For some time now I’ve hunted for the perfect media center solution for my apartment. Let’s face it, DVDs are so last year! Digital media is where it’s at.
I’ve tried (and loved) many solutions, all the way from plain old Windows Media center to XBMC. Since my recent migration to OS X I stuck with the old faithful iTunes.. That was until now.. Featured on one of my daily RSS feeds was the latest release of Plex, it wasn’t that I hadn’t heard of Plex before – but I’d never actually downloaded and tried it out.
So off I went, downloaded and installed version 0.9.3.4 (latest at time of blogging). The install was start forward enough and was quite quick to complete. I was then greeted by Plex’s Media manager, which was a first for my media center trials.
Media manager makes it a cinch to set up your media locations, and uses its Internet links to download and update your medias metadata. Right from your movies synopsis’ to its media artwork.
What’s even more special, is the ability to choose different artwork if you’re not happy with the default.
As with most media center solutions Plex is also capable of managing your TV shows, audio and photos. Just like it does with your movies the media manager downloads and updates the meta data and artwork for your TV shows and audio.
Once you are happy with your freshly organised and professional looking media collection, it’s time to start-up the beast.
My current setup (awaiting further cash injections) is a 2010 17″ MacBook Pro with HDMI out to my LCD tv, and audio out to my Sony surround sound unit. Now my TV is quite dated now and doesn’t normally play well with my MacBook. However straight out of the box, Plex looks stunning.. With the slight exception of cutting off the RSS feed at the bottom and weather in the top right. Luckily a few tweaks in Plex’s settings soon had this rectified.
The Plex home screen is pretty similar to most media centers on the market, with a menu system on the left hand side and a selected menu related image on the right.
One thing that immediately becomes obvious it’s just how well Plex works with Apples remote control. The menu structure is easy to navigate and intuitive. Giving you everything you need to make this the perfect in media solution.

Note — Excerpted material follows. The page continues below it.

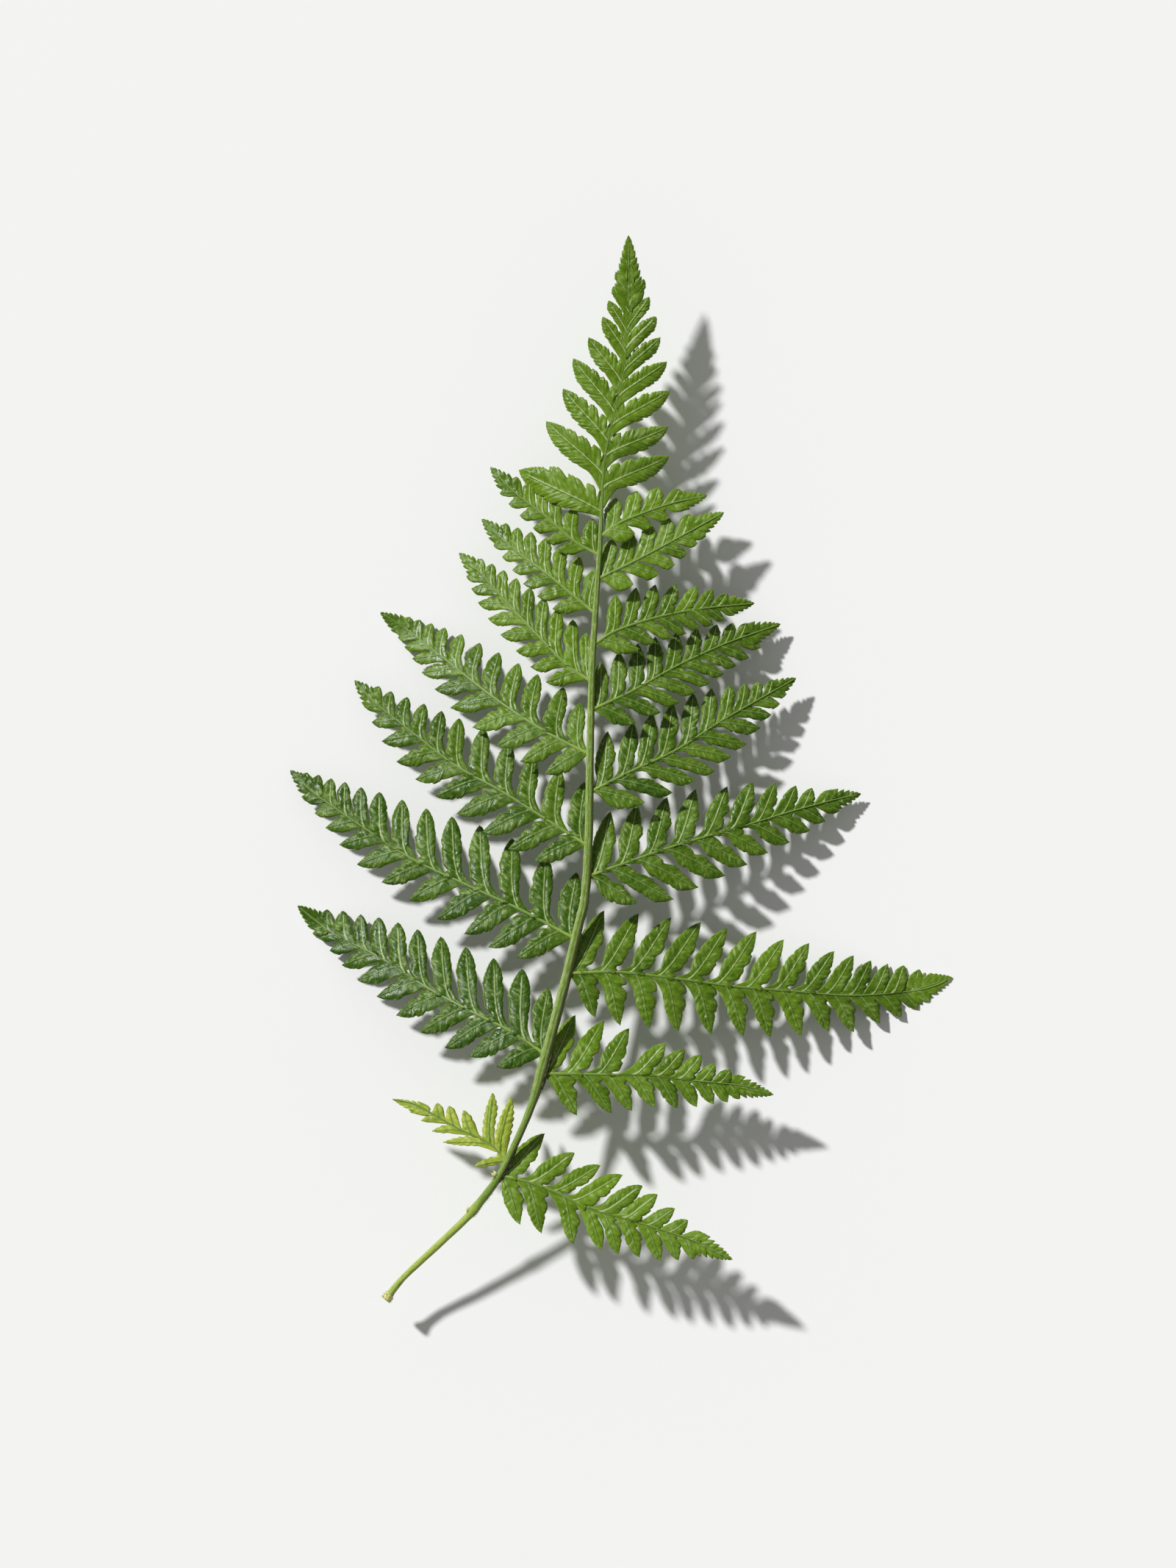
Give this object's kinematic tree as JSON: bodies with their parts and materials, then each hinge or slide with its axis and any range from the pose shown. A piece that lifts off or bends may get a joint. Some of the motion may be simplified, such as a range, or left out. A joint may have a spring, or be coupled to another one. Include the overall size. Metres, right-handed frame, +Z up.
{
  "type": "fern frond",
  "caption": "Cut fern frond lying face up: curved stalk, toothed leaflets on drooping pinnae, lobed pointed top and a young side pinna.",
  "frame": {"origin": "middle of the frond's box in plan, on the surface it lies on", "axes": "+Y towards the pointed top of the frond, +X to its right as seen from above, +Z up off the surface"},
  "size_m": [0.1334, 0.214, 0.0184],
  "materials": {
    "leaf_green": "semi-gloss fresh leaf, paler ribs and a yellow-green stalk",
    "young_green": "satin young leaf with green midribs"
  },
  "bodies": {
    "root": {"frond": "leaf_green", "young_pinna": "young_green"}
  },
  "joints": []
}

I am a massive fan of the movie selection screen, everything you need to know to make an informative choice. Displaying information such as the media quality, the movie rating, it’s synopsis and a movie poster. Now, there are other views to choose from, but I always seem to come back to this one.
Plex has a massive amount of features, and should be enough to satisfy any tech hungry mind. So why not dump your current media centre solution and give Plex a try. I promise you, you won’t be disappointed!
Not only is Plex available for download to your nice shiny Mac, but there’s also a version available for Windows users too!